Mulholland Drive: Extremely Enigmatic or Surprisingly Simple?

mulhollanddrivevincent

Vincent M. Hills is a senior at the University of Alabama
majoring in History and minoring in Religious Studies.
This post was originally written for Dr. Rollens’ course,
REL 360: Popular Culture/Public Humanities.

Mulholland Drive begins with a woman named Rita who’s suffering from amnesia after a violent car crash. She roams the streets of Los Angeles in a daze before retreating to an apartment where she is discovered by a woman named Betty, a blonde who has come to LA seeking fame as an actress. Together, the women attempt to resolve the mystery of Rita’s real identity…

The first thing viewers of Mulholland Drive see appears as though it’s something out of a Jefferson Airplane music video: a psychedelic depiction of people dancing surrounded by purple auras of light. This scene, disconnected as it may appear, is important for understanding larger themes in the film. My comments below will not follow an orderly narrative, but that, too, is in keeping with the sequence of the film, which seeks through its presentation to destabilize the very notion of objective meaning and structure.

Throughout the film there are scenes that at first glance seem too random, but upon the film’s conclusion, you realize that these scenes were foreshadowing. For example, the two men that are talking in the diner about dreams and fears ultimately show what will eventually happen to Diane. As she’s beginning to realize her worst fear, she notices one of these men. The startling hobo who appears in front of the two men represents the worst possible thing for the men: failure. Diane’s worst fear is lying dead, which we see at the end of the film when she kills herself. It is a process of her disassociating from reality through denial and coming to terms with the fact that she killed Camilla that eventually catches up to her.

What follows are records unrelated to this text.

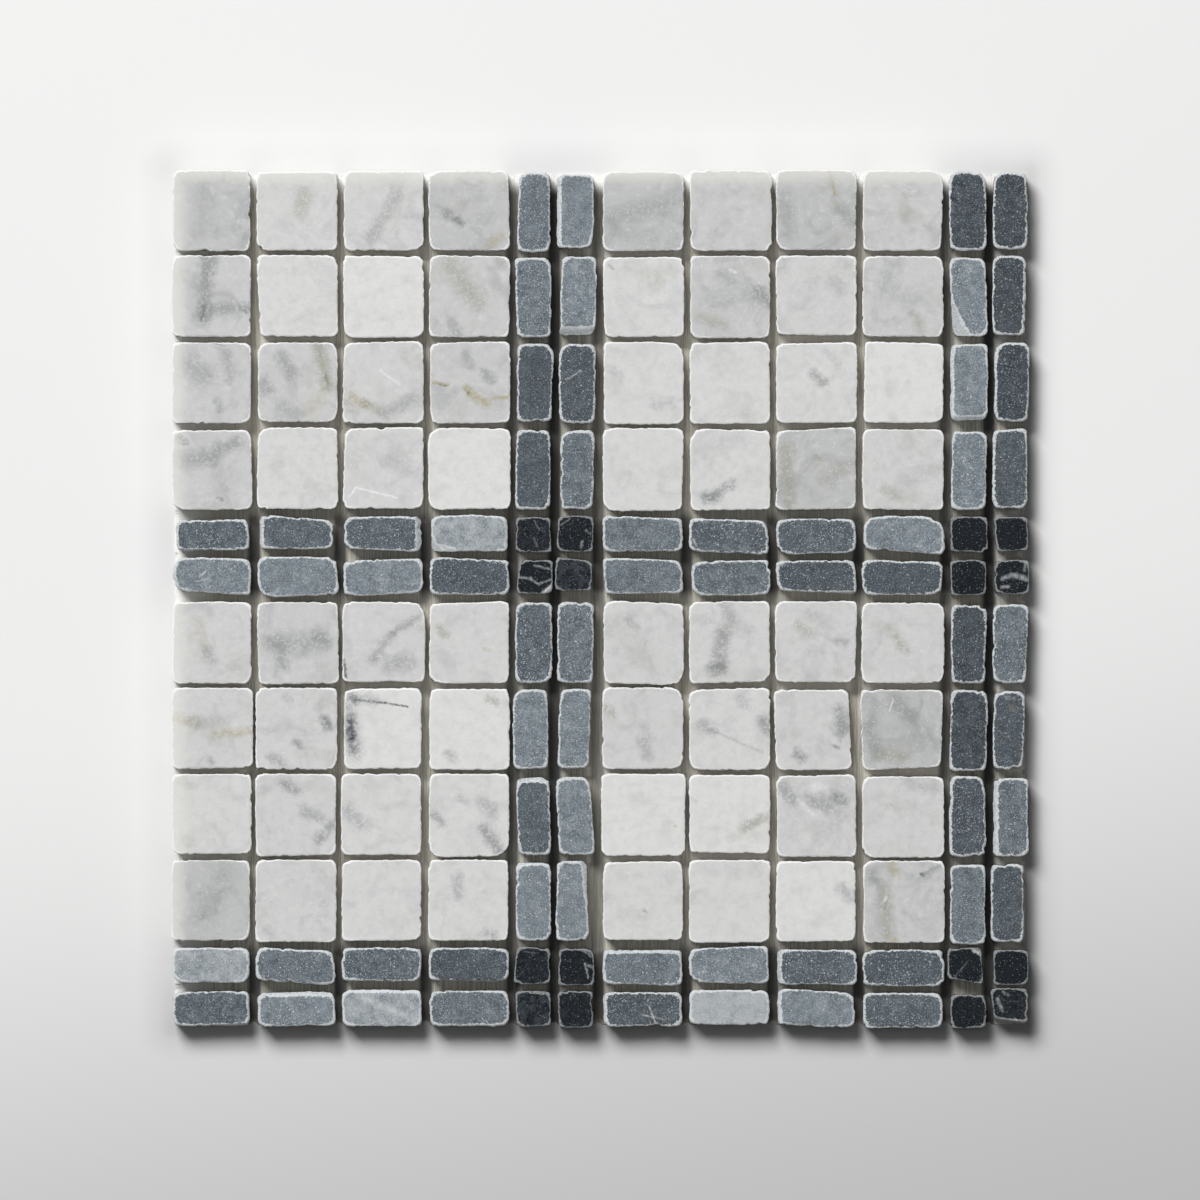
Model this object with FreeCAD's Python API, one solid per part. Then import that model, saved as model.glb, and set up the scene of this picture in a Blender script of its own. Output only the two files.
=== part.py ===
import FreeCAD, Part
import math
import os
import random

# A sheet of tumbled marble mosaic, laid as a plaid: groups of large white squares, bands of
# grey sticks between the groups, and small black squares where two bands cross. All the
# stones are bonded to one thin backing.
# Millimetres. X runs across the sheet, Y up it and Z out of its face. The origin is the
# middle of the sheet, on the underside of the backing, which the sheet lies on.

# Stones as sawn. Tumbling takes the squares down to about 28.6 and the strips to 12.6, which
# opens the joints between them to about 2.3.
square_side = 29.0
strip_width = 13.0
stone_thickness = 9.4

# How the stones are laid
joint = 1.9
least_joint = 0.6
squares_in_group = 4
strips_in_band = 2
repeats = 2

# What tumbling leaves of the white squares
white_inset = 0.1
white_stray = 0.2
white_turn = 0.3
white_corner_least = 1.7
white_corner_most = 3.2
white_arris = 0.5

# What it leaves of the grey sticks, which are softer and lose more
grey_inset = 0.2
grey_stray = 0.3
grey_turn = 0.6
grey_corner_least = 1.7
grey_corner_most = 3.3
grey_arris = 0.65

# What it leaves of the small black squares
black_inset = 0.2
black_stray = 0.3
black_turn = 1.0
black_corner_least = 0.9
black_corner_most = 1.8
black_arris = 0.35

# Spread of the stones' thickness, and the chords that a worn corner is made of
thickness_spread = 0.25
corner_chords = 3

# The backing: how far its cut edge lies inside the outer stones, and the hollows that its
# glue film draws back in at the end of each joint
backing_thickness = 0.6
backing_setback = 0.8
hollow_flare = 0.3
hollow_shallow = 0.5
hollow_deep = 1.5
hollow_chords = 4
pulled_hollow = 2.8

seed = 29

# The sheet is set by hand, so its lines of stones drift. Each pair is how far a line's two
# edges lie from where even joints would put them: columns to the right, rows downwards.
column_drift = [
    (-0.1, -0.8), (-0.9, -0.9), (-1.2, -1.4), (-1.3, -1.5), (-1.4, -1.4), (-1.2, -1.2),
    (-0.1, -0.1), (-0.2, -0.2), (-0.2, -0.3), (-0.3, -0.1), (0, 0.3), (0.4, 0),
]
row_drift = [
    (-0.1, -0.6), (-0.8, -0.8), (-0.8, -1.0), (-0.9, -1.0), (-0.4, -0.8), (-0.4, -0.6),
    (0.1, 0.2), (0.1, 0), (0, -0.1), (-0.4, -0.4), (-0.2, -0.2), (0.1, 0.1),
]

kinds = {
    "white_squares": {
        "inset": white_inset,
        "stray": white_stray,
        "turn": white_turn,
        "corner": (white_corner_least, white_corner_most),
        "arris": white_arris,
    },
    "grey_sticks": {
        "inset": grey_inset,
        "stray": grey_stray,
        "turn": grey_turn,
        "corner": (grey_corner_least, grey_corner_most),
        "arris": grey_arris,
    },
    "black_squares": {
        "inset": black_inset,
        "stray": black_stray,
        "turn": black_turn,
        "corner": (black_corner_least, black_corner_most),
        "arris": black_arris,
    },
}

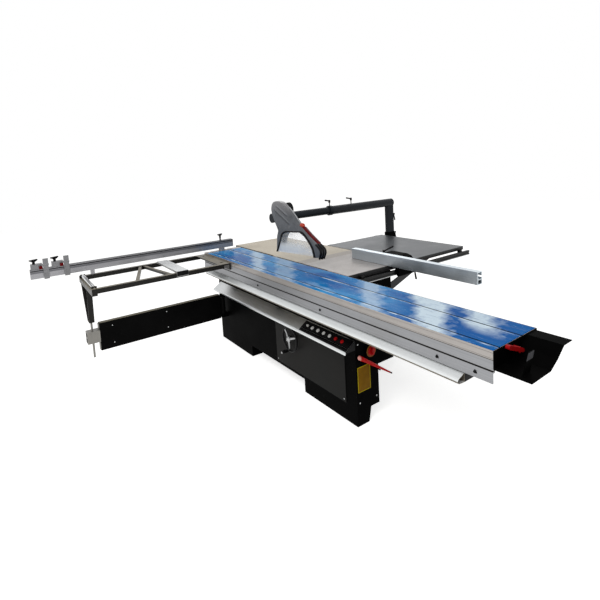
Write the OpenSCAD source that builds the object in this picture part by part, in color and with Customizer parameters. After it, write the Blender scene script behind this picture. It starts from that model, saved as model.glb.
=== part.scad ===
/* [Sliding table] */
// Length of the sliding table
table_l = 3200; // [2800:50:3200]
// Width of the sliding table
table_w = 375; // [360:5:400]
// Height of the working surface above the floor
table_h = 900; // [880:5:930]
// Depth of the table's extruded box
table_box_h = 92; // [80:1:110]
// Wall of the table's extrusion
table_wall = 6; // [4:1:8]
// Distance from the base's centre back to the table's near end
table_back = 2095; // [1900:5:2200]
// Mouth width of the T-slots
slot_mouth = 12; // [8:1:16]
// Height of the skirt that hangs below the table's outer face
skirt_h = 54; // [40:1:60]

/* [Guide beam] */
// Length of the fixed guide beam
beam_l = 2930; // [2600:10:3000]
// Width of the fixed guide beam
beam_w = 136; // [120:1:140]
// Diameter of the rollers between beam and table
roller_d = 61.4; // [50:0.1:70]
// Length of the roller trolley
trolley_l = 1200; // [800:20:1300]

/* [Base] */
// Width of the slim body under the sliding table
slim_w = 199; // [160:1:240]
// Length of the slim body
slim_l = 2104; // [1900:4:2200]
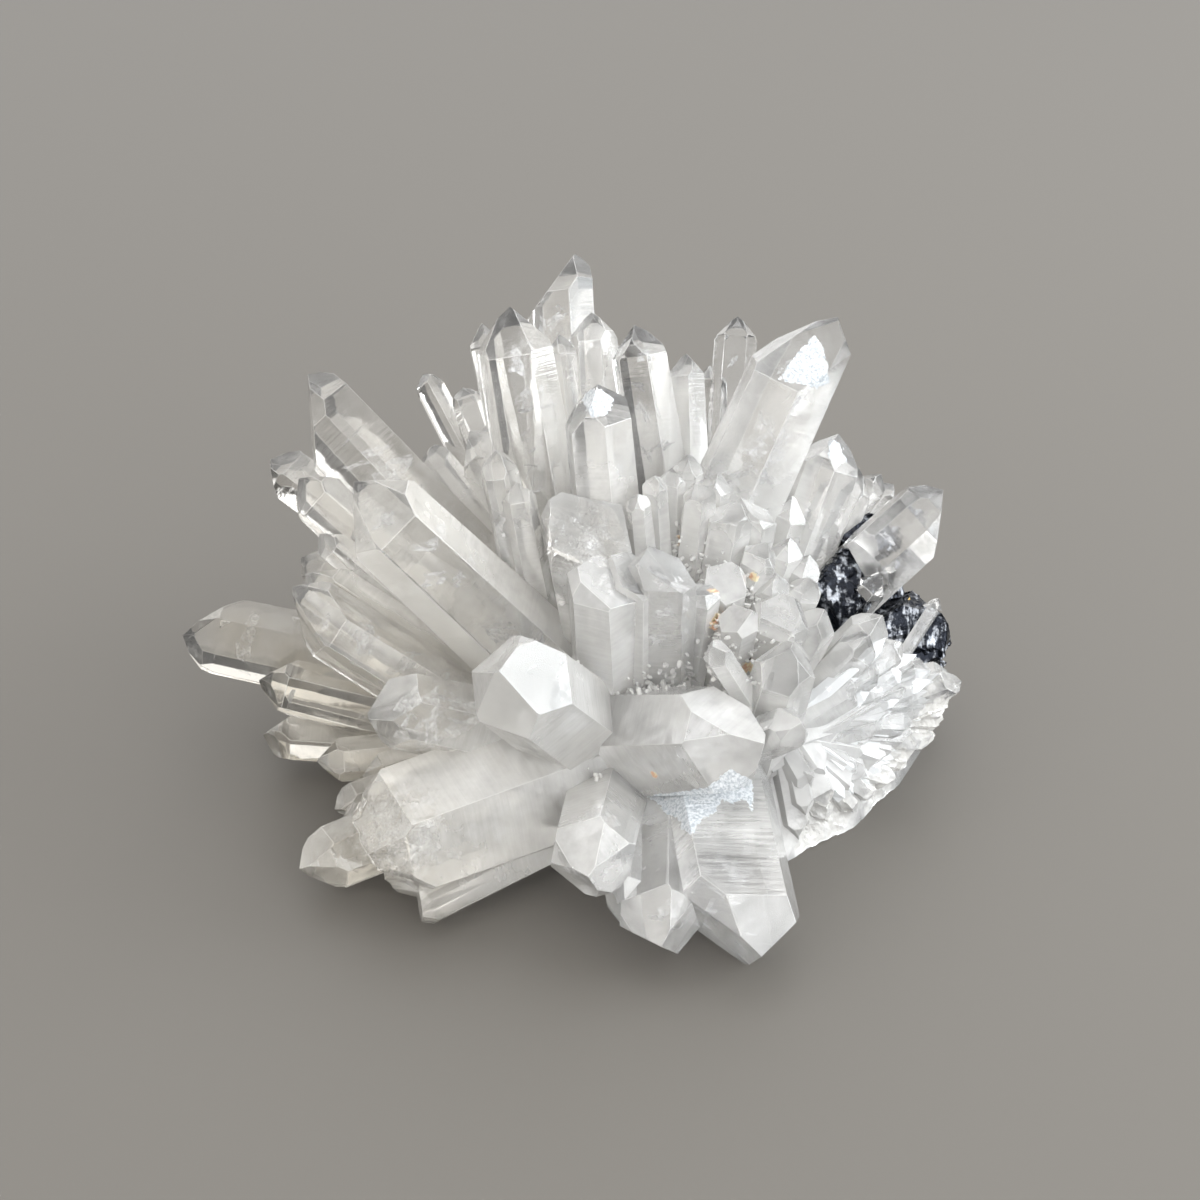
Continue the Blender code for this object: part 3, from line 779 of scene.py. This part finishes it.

In part, David Lynch seems to be critiquing American perceptions of business by displaying almost “Illuminati-like” characteristics in the conspiracy behind the roles in the film they are making. This is best displayed during film director Adam Kesher’s fantasy narrative where Camilla is forced into the lead role of his film despite his fervent efforts to stop it from happening. The man who is supposed to be in complete control of the film is actually a “puppet.” Betty represents the aspiring American actress who has lost her identity in the Hollywood “machine.” But this critique is part of a much larger commentary on perceptions of reality.

What Lynch really seems to be interested in is how people interpret their experiences. The entire work is flooded with people whose perceptions of reality have been altered either intentionally or unintentionally. The opening scene shows an altered state of habitual psychedelic drug use. The woman who was in the car accident, Rita, is someone whose reality is altered by amnesia which is why she becomes Camilla. Betty’s fantasy of becoming famous affected her so profoundly that she believed she was Diane, another distorted reality. The man who died after seeing his worst fear, the hobo, couldn’t differentiate reality and dreams. I would argue that David Lynch wanted to try to change the audience’s perception of reality by implicitly suggesting that everyone has, to some extent, skewed perceptions of reality. Not skewed in a malevolent way per se, but skewed by unintentional subjectivity. The film’s essence in in a way a depiction of the move from modernism to postmodernism by displaying the “tragedy” of human subjectivity, while in part showing that subjectivity is inevitable, and thus it isn’t really a tragedy. It finally hit me that this movie can be interpreted an infinite number of ways and that is exactly how David Lynch intended it to be. If this simplified the film at all for you, you’re welcome. If this further complicated it (which I almost certainly believe it has), you’re welcome.